Week of August 18

This Week In History

In mid-August 1966, it had become clear to U.S. military leaders that the ROLLING THUNDER bombing campaign required better guidance in order to accurately find and hit targets in far northern North Vietnam. The Central Intelligence Agency helped solve this technological challenge by establishing a secret tactical air control and navigation station in Laos, just miles from the North Vietnamese border. CIA and Air Force personnel built the tiny station, known as Lima Site 85, on top of Phou Pha Thi Mountain. Phou Pha Thi was remote and isolated, with nearly vertical cliffs on three sides, which made it extremely difficult to reach except by helicopter.
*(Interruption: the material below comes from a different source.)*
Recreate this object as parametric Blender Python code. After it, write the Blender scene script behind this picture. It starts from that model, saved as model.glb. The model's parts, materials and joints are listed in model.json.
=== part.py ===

The men who manned Lima Site 85 were CIA personnel and Air Force Airmen, who posed as civilian employees of Lockheed Aircraft in order to maintain plausible deniability for the United States of the station’s purpose. Their mission was codenamed Project Heavy Green. They used what at the time was advanced radar navigation technology known as Combat Skyspot to guide U.S. fighters and bombers to their targets in the Đồng bằng sông Hồng (Red River delta) and Hanoi areas of North Vietnam. The entire operation remained a highly classified secret because Laos, where Lima Site 85 was located, was officially neutral in the war.

The tactical air control and navigation station on Phou Pha Thi Mountain remained in continuous operation into 1968, accessible only by helicopter. North Vietnamese intelligence gradually became aware of Lima Site 85’s existence and purpose, though it’s remote location made it extremely difficult to attack from the ground. In January 1968, as part of the operations leading up to the Tet Offensive, Pathet Lao (a Laotian Communist group) and North Vietnamese forces converged on Phou Pha Thi Mountain, aiming to finally destroy the station. The CIA and Air Force directed numerous airstrikes against the attackers, and the station’s defenders managed to hold them off until March 1968, when a small group of North Vietnamese special forces scaled the mountain under the cover of night and overran the station and its Hmong and American defenders. Some of the station’s personnel were rescued by helicopter, but 11 Americans died in the fighting, and Lima Site 85 was permanently lost.1

1Timothy Castle, One Day Too Long (New York: Columbia University Press, 1999), 38, 43-45, 59-63, 76–78; Carl Berger, ed. The United States Air Force in Southeast Asia: An Illustrated Account (Washington, D.C.: Office of Air Force History, 1977), 126; Spencer C. Tucker, ed. The Encyclopedia of the Vietnam War: A Political, Social, and Military History, (2nd edition; Santa Barbara, CA: ABC-CLIO, 2011), 657–658; “The Fall of Lima Site 85: The War in Laos,” https://www.cia.gov/library/center-for-the-study-of-intelligence/csi-publications/csi-studies/studies/95unclass/Linder.html (accessed 7/22/14). James C. Linder, “The War in Laos -The Fall of Lima Site 85,” 81–83, https://www.cia.gov/library/center-for-the-study-of-intelligence/kent-csi/vol38no5/pdf/v38i5a09p.pdf (accessed 4/10/2014); Wayne Thompson, To Hanoi and Back: The United States Air Force and North Vietnam, 1966–1973 (Washington, D.C.: Air Force History and Museums Program, 2000), 102–3; Jacob Van Staaveren, The United States Air Force in Southeast Asia: Interdiction in Southern Laos, 1960–1968 (Washington, D.C.: Center for Air Force History, 1993), 289.

Lima Site 85 Site

Grainy, formerly classified photo of the top secret Lima Site 85 atop Phou Pha Thi Mountain, in Laos, circa 1967. (U.S. Air Force)

Phou Pha Thi Mountain Site

Photo of the top of Phou Pha Thi Mountain taken by an Air Force aircraft in 1994. The remains of the tactical air control and navigation station are still visible. (U.S. Air Force)

Map of Northern Laos and North Vietnam

Map of northern Laos and North Vietnam. Phou Pha Thi Mountain is in the northeastern Laos mountains, near the North Vietnamese border. From there, U.S. personnel used Combat Skyspot radar to guide U.S. bombers to targets near Hanoi and the Red River delta, approximately 150 miles away. (Center for the Study of Intelligence).